I feel extremely Tired, Weary, and Exhausted as if there is something physically wrong with me. I have had blood pressure drops upon standing which I am now aware of and can try to avoid...but suddenly getting tired, sleeping a lot, and having little to no energy really worries me. There is a sense of being unwell.
Big brain dump, coming up. I feel continually perplexed, on guard (more than usual), and repeatedly heart broken by the incredibly unsafe decisions my nephew is (still) making. Putting others at risk in a big way, as well. All the while, not willing to seek professional help in the places he'd be most apt to find it.
Said he was evaluated in jail by a psychiatrist and they said he is fine - and that he functions fine when he does drugs and doesn't need help because he doesn't want to be put on a bunch of pills - and said he won't go to the homeless shelter because people keep asking if he wants to get high - but yet he's clearly getting high while he's not at the shelter. I remember addict brain all too well. What an uphill barbed wire muddy maze to try to get through.
He scared his mom and godparents via how he acted when visiting them not long after being released from jail (the process in which he ended up in even more debt with a fellow prisoner and his now ex - oh great) to the point of not being allowed to go back into their homes, and having police involved.
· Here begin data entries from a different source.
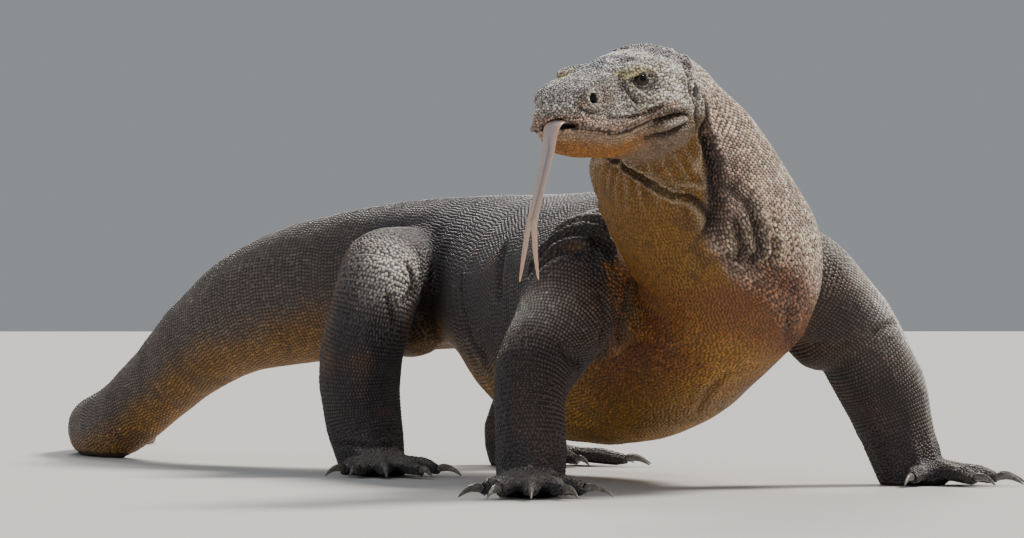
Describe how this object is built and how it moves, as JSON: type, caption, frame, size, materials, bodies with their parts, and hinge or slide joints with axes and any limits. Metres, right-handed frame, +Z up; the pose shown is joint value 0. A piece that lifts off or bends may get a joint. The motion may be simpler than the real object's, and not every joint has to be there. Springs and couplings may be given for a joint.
{
  "type": "komodo dragon figure",
  "caption": "Life-size komodo dragon figure, standing with its head turned to its right and its forked tongue out, built for display on a floor.",
  "frame": {"origin": "centre of the footprint of the whole figure's bounding box, on the floor", "axes": "+Y from the head towards the tail, +Z up, +X towards the animal's left"},
  "size_m": [0.7186, 2.3816, 0.4594],
  "materials": {
    "pale_hide": "light grey, beaded scales over dark skin, satin",
    "dark_hide": "dark grey-brown, rows of small scales with paler tops, satin",
    "ochre_hide": "rusty to ochre scale rows, matt",
    "claw": "horn, grey, satin",
    "eye": "dark brown, wet gloss",
    "tongue": "pale grey-pink, moist",
    "ear_drum": "thin dark membrane"
  },
  "bodies": {
    "root": {"abdomen": "ochre_hide", "chest": "ochre_hide", "claw_front_left_1": "claw", "claw_front_left_2": "claw", "claw_front_left_3": "claw", "claw_front_left_4": "claw", "claw_front_left_5": "claw", "claw_front_right_1": "claw", "claw_front_right_2": "claw", "claw_front_right_3": "claw", "claw_front_right_4": "claw", "claw_front_right_5": "claw", "claw_hind_left_1": "claw", "claw_hind_left_2": "claw", "claw_hind_left_3": "claw", "claw_hind_left_4": "claw", "claw_hind_left_5": "claw", "claw_hind_right_1": "claw", "claw_hind_right_2": "claw", "claw_hind_right_3": "claw", "claw_hind_right_4": "claw", "claw_hind_right_5": "claw", "ear_drum_left": "ear_drum", "ear_drum_right": "ear_drum", "eye_left": "eye", "eye_right": "eye", "foot_left": "dark_hide", "foot_right": "dark_hide", "forearm_left": "dark_hide", "forearm_right": "dark_hide", "hand_left": "dark_hide", "hand_right": "dark_hide", "head": "pale_hide", "lower_jaw": "ochre_hide", "neck": "pale_hide", "pelvis": "dark_hide", "shank_left": "dark_hide", "shank_right": "dark_hide", "tail_base": "dark_hide", "tail_middle": "dark_hide", "tail_rear": "dark_hide", "tail_tip": "dark_hide", "thigh_left": "dark_hide", "thigh_right": "dark_hide", "tongue": "tongue", "upper_arm_left": "dark_hide", "upper_arm_right": "dark_hide"}
  },
  "joints": []
}
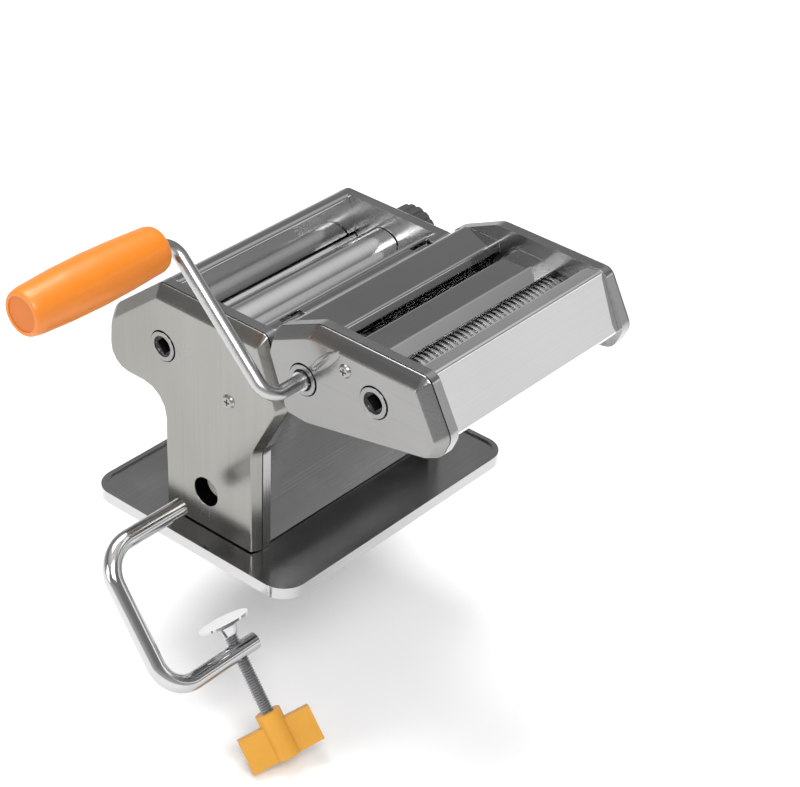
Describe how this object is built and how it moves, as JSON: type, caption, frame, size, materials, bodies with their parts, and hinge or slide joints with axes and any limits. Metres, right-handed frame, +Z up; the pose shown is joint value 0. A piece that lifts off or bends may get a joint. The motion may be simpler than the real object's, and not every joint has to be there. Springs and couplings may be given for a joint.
{
  "type": "pasta machine",
  "caption": "Hand-cranked pasta roller with adjustable smooth rollers, a lift-off two-width noodle cutter unit, a removable crank and a screw table clamp.",
  "frame": {"origin": "centre of the base's underside, on the table surface", "axes": "+X along the rollers away from the crank, -Y towards the cutter unit, +Z up"},
  "size_m": [0.3106, 0.244, 0.3179],
  "materials": {
    "dark_steel": "mirror polished stainless sheet",
    "foot_rubber": "moulded",
    "plate_steel": "bright cold rolled sheet",
    "cover_steel": "polished, faintly warm",
    "unit_cover_steel": "polished",
    "mirror_steel": "mirror polished",
    "panel_steel": "mirror polished, bright",
    "turned_steel": "turned",
    "screw_steel": "plated",
    "bush_nylon": "machined nylon",
    "sleeve_bronze": "machined bronze",
    "roller_steel": "ground and plated",
    "gear_steel": "cut teeth",
    "dial_plastic": "moulded, fine texture",
    "clamp_chrome": "plated rod",
    "zinc_steel": "blue zinc plated",
    "ochre_plastic": "moulded",
    "crank_chrome": "satin plated rod",
    "orange_grip": "satin moulded",
    "orange_cap": "moulded",
    "cutter_steel": "machined and plated"
  },
  "bodies": {
    "frame": {"base_plate": "dark_steel", "rubber_feet": "foot_rubber", "near_side_plate": "plate_steel", "far_side_plate": "plate_steel", "near_side_cover": "cover_steel", "far_side_cover": "cover_steel", "rear_cover": "mirror_steel", "hopper_front": "mirror_steel", "front_panel": "mirror_steel", "exit_chute": "dark_steel", "tie_rods": "turned_steel", "cover_screws": "screw_steel", "base_screws": "screw_steel", "roller_scrapers": "plate_steel", "drive_bushes": "bush_nylon", "adjust_bushes": "bush_nylon", "dial_plate": "plate_steel", "unit_rails": "plate_steel"},
    "smooth_drive": {"drive_roller": "roller_steel", "drive_gear": "gear_steel"},
    "adjuster": {"adjust_shaft": "turned_steel", "dial_spring": "turned_steel", "dial_washer": "turned_steel", "dial_screw": "screw_steel"},
    "float": {"float_sleeve": "sleeve_bronze"},
    "smooth_idler": {"idler_roller": "roller_steel", "idler_gear": "gear_steel"},
    "dial": {"adjust_dial": "dial_plastic"},
    "clamp_liner": {"clamp_bush": "bush_nylon"},
    "clamp": {"clamp_rod": "clamp_chrome"},
    "pad": {"swivel_pad": "clamp_chrome"},
    "clamp_spindle": {"clamp_screw": "zinc_steel", "wing_knob": "ochre_plastic"},
    "cutter_unit": {"unit_near_plate": "plate_steel", "unit_far_plate": "plate_steel", "unit_near_cover": "unit_cover_steel", "unit_far_cover": "unit_cover_steel", "unit_rear_guide": "mirror_steel", "unit_middle_guide": "mirror_steel", "unit_front_panel": "panel_steel", "unit_tongues": "plate_steel", "unit_tie_rods": "turned_steel", "unit_screws": "screw_steel", "unit_bushes": "bush_nylon", "wide_combs": "plate_steel", "narrow_combs": "plate_steel"},
    "wide_drive": {"wide_drive_cutter": "cutter_steel", "wide_drive_gear": "gear_steel"},
    "wide_idler": {"wide_idler_cutter": "cutter_steel", "wide_idler_gear": "gear_steel"},
    "narrow_drive": {"narrow_drive_cutter": "cutter_steel", "narrow_drive_gear": "gear_steel"},
    "narrow_idler": {"narrow_idler_cutter": "cutter_steel", "narrow_idler_gear": "gear_steel"},
    "crank": {"crank_rod": "crank_chrome"},
    "grip": {"crank_grip": "orange_grip", "grip_cap": "orange_cap"}
  },
  "joints": [
    {"name": "smooth_drive_turn", "type": "hinge", "parent": "frame", "child": "smooth_drive", "pos_m": [0, 0.03, 0.1136], "axis": [1, 0, 0], "continuous": true},
    {"name": "gap_turn", "type": "hinge", "parent": "frame", "child": "adjuster", "pos_m": [0, 0.00331, 0.12331], "axis": [1, 0, 0], "range_deg": [0, 180]},
    {"name": "bush_turn", "type": "hinge", "parent": "adjuster", "child": "float", "pos_m": [0, 0.00228, 0.12369], "axis": [1, 0, 0], "range_deg": [-180, 0]},
    {"name": "smooth_idler_turn", "type": "hinge", "parent": "float", "child": "smooth_idler", "pos_m": [0, 0.00228, 0.12369], "axis": [1, 0, 0], "continuous": true},
    {"name": "dial_pull", "type": "slide", "parent": "adjuster", "child": "dial", "axis": [1, 0, 0], "range_m": [0, 0.004], "stiffness_N_per_m": 600, "springref_m": -0.01},
    {"name": "unit_lift", "type": "slide", "parent": "frame", "child": "cutter_unit", "axis": [0, 0.3649, 0.9311], "range_m": [0, 0.05]},
    {"name": "wide_drive_turn", "type": "hinge", "parent": "cutter_unit", "child": "wide_drive", "pos_m": [0, -0.0736, 0.1382], "axis": [1, 0, 0], "continuous": true},
    {"name": "wide_idler_turn", "type": "hinge", "parent": "cutter_unit", "child": "wide_idler", "pos_m": [0, -0.0932, 0.14164], "axis": [1, 0, 0], "continuous": true},
    {"name": "narrow_drive_turn", "type": "hinge", "parent": "cutter_unit", "child": "narrow_drive", "pos_m": [0, -0.1219, 0.146], "axis": [1, 0, 0], "continuous": true},
    {"name": "narrow_idler_turn", "type": "hinge", "parent": "cutter_unit", "child": "narrow_idler", "pos_m": [0, -0.1415, 0.14944], "axis": [1, 0, 0], "continuous": true},
    {"name": "crank_pull", "type": "slide", "parent": "wide_drive", "child": "crank", "axis": [-1, 0, 0], "range_m": [0, 0.03]},
    {"name": "grip_spin", "type": "hinge", "parent": "crank", "child": "grip", "pos_m": [-0.15, -0.00526, 0.20419], "axis": [1, 0, 0], "continuous": true},
    {"name": "clamp_swing", "type": "hinge", "parent": "frame", "child": "clamp_liner", "pos_m": [-0.08, -0.0016, 0.0313], "axis": [1, 0, 0], "range_deg": [0, 73]},
    {"name": "clamp_slide", "type": "slide", "parent": "clamp_liner", "child": "clamp", "axis": [1, 0, 0], "range_m": [0, 0.055]},
    {"name": "pad_travel", "type": "slide", "parent": "clamp", "child": "pad", "axis": [0, 0.5948, 0.8039], "range_m": [-0.004, 0.014]},
    {"name": "screw_turn", "type": "hinge", "parent": "pad", "child": "clamp_spindle", "pos_m": [-0.1095, -0.04145, -0.02256], "axis": [0, 0.5948, 0.8039], "range_deg": [-1153, 4033]}
  ],
  "couplings": [
    {"joint": "bush_turn", "follows": "gap_turn", "ratio": -1},
    {"joint": "smooth_idler_turn", "follows": "smooth_drive_turn", "ratio": -1},
    {"joint": "wide_idler_turn", "follows": "wide_drive_turn", "ratio": -1},
    {"joint": "narrow_idler_turn", "follows": "narrow_drive_turn", "ratio": -1},
    {"joint": "screw_turn", "follows": "pad_travel", "rad_per_m": 5026.5}
  ]
}
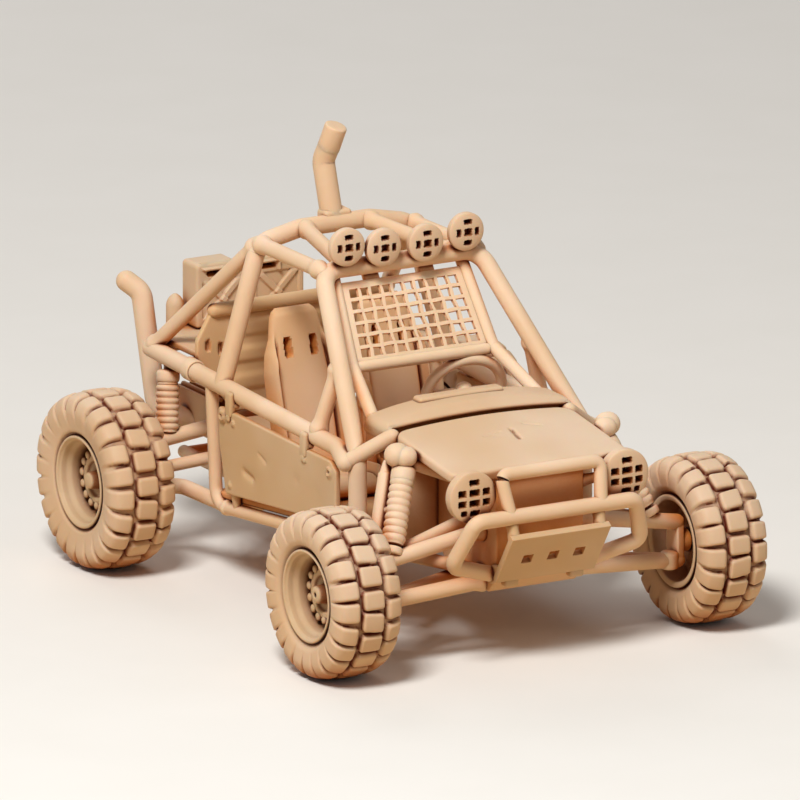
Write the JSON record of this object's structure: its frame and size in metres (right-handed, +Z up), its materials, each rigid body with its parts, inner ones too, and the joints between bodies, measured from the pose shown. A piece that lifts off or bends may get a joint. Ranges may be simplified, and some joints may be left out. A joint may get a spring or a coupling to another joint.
{
  "type": "scale model dune buggy",
  "caption": "Unpainted resin scale model of an off-road dune buggy: open tube frame, rolling lugged wheels, bucket seats, windscreen net, lamps and rear deck with fuel cans.",
  "frame": {"origin": "on the ground midway along and across the buggy, under its bounding box's centre", "axes": "+X towards the vehicle's left side, -Y towards its front, +Z up"},
  "size_m": [0.069, 0.0956, 0.0635],
  "materials": {
    "resin_body": "matte cast resin",
    "resin_tyre": "matte cast resin"
  },
  "bodies": {
    "chassis": {"bumper": "resin_body", "canister": "resin_body", "centre_stack": "resin_body", "cowl": "resin_body", "engine": "resin_body", "engine_cradle": "resin_body", "exhaust": "resin_body", "floor_pan": "resin_body", "front_arms_left": "resin_body", "front_arms_right": "resin_body", "front_box": "resin_body", "front_knuckle_left": "resin_body", "front_knuckle_right": "resin_body", "front_shock_left": "resin_body", "front_shock_right": "resin_body", "fuel_can_left": "resin_body", "fuel_can_right": "resin_body", "gear_lever": "resin_body", "gearbox": "resin_body", "half_shafts": "resin_body", "headlamp_left": "resin_body", "headlamp_right": "resin_body", "hood": "resin_body", "lower_cross_tubes": "resin_body", "main_hoop": "resin_body", "nudge_bar": "resin_body", "rear_arms_left": "resin_body", "rear_arms_right": "resin_body", "rear_bulkhead": "resin_body", "rear_deck": "resin_body", "rear_knuckle_left": "resin_body", "rear_knuckle_right": "resin_body", "rear_shock_left": "resin_body", "rear_shock_right": "resin_body", "rear_stays": "resin_body", "roof_lamps": "resin_body", "roof_tubes": "resin_body", "seat_left": "resin_body", "seat_right": "resin_body", "side_armour_left": "resin_body", "side_armour_right": "resin_body", "side_hoop_left": "resin_body", "side_hoop_right": "resin_body", "side_rail_left": "resin_body", "side_rail_right": "resin_body", "skid_plate": "resin_body", "steering_wheel": "resin_body", "upper_cross_tubes": "resin_body", "windscreen_hoop": "resin_body", "windscreen_net": "resin_body", "windscreen_struts": "resin_body"},
    "wheel_front_left": {"rim_front_left": "resin_body", "tyre_front_left": "resin_tyre"},
    "wheel_front_right": {"rim_front_right": "resin_body", "tyre_front_right": "resin_tyre"},
    "wheel_rear_left": {"rim_rear_left": "resin_body", "tyre_rear_left": "resin_tyre"},
    "wheel_rear_right": {"rim_rear_right": "resin_body", "tyre_rear_right": "resin_tyre"}
  },
  "joints": [
    {"name": "roll_front_left", "type": "hinge", "parent": "chassis", "child": "wheel_front_left", "pos_m": [0.0293, -0.03525, 0.012], "axis": [1, 0, 0], "continuous": true},
    {"name": "roll_front_right", "type": "hinge", "parent": "chassis", "child": "wheel_front_right", "pos_m": [-0.0293, -0.03525, 0.012], "axis": [1, 0, 0], "continuous": true},
    {"name": "roll_rear_left", "type": "hinge", "parent": "chassis", "child": "wheel_rear_left", "pos_m": [0.0293, 0.02999, 0.01274], "axis": [1, 0, 0], "continuous": true},
    {"name": "roll_rear_right", "type": "hinge", "parent": "chassis", "child": "wheel_rear_right", "pos_m": [-0.0293, 0.02999, 0.01274], "axis": [1, 0, 0], "continuous": true}
  ]
}
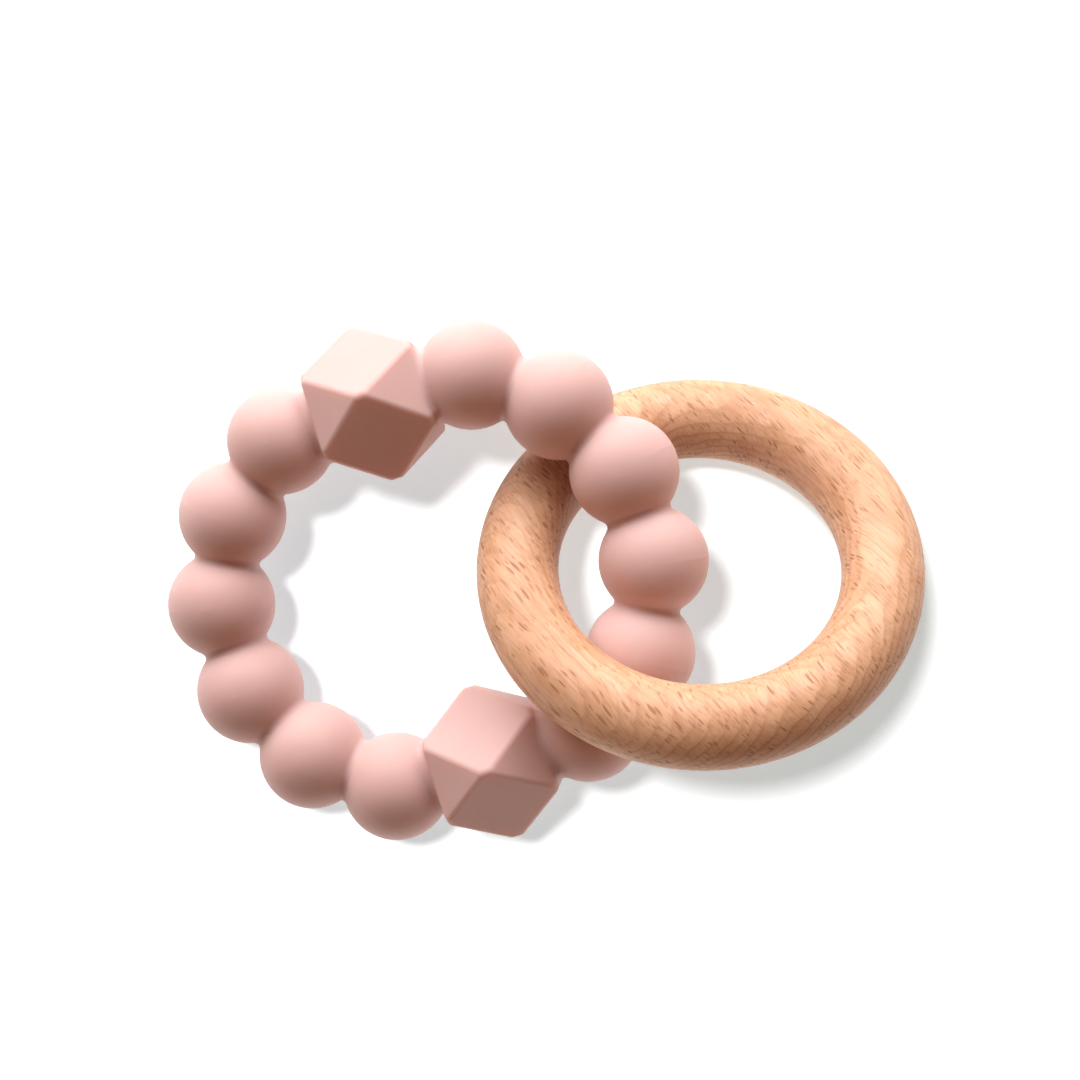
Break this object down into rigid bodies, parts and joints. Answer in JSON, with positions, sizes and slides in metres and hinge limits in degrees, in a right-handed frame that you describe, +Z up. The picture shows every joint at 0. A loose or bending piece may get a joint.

He sounds/acts more and more delusional with each random phone conversation his mom has with him. The weather is getting colder, my what-ifness brain is working harder, and my heart is so badly wanting to reach out to try to ease his suffering - but I can't forge or force his path - nor even communicate with him, as he no longer contacts me (and in a twisted way, I'm grateful for that, to be honest) - and trying to do so will only increase the suffering for both me and him. Forever hoping he can find the will to want to/be able to find his way.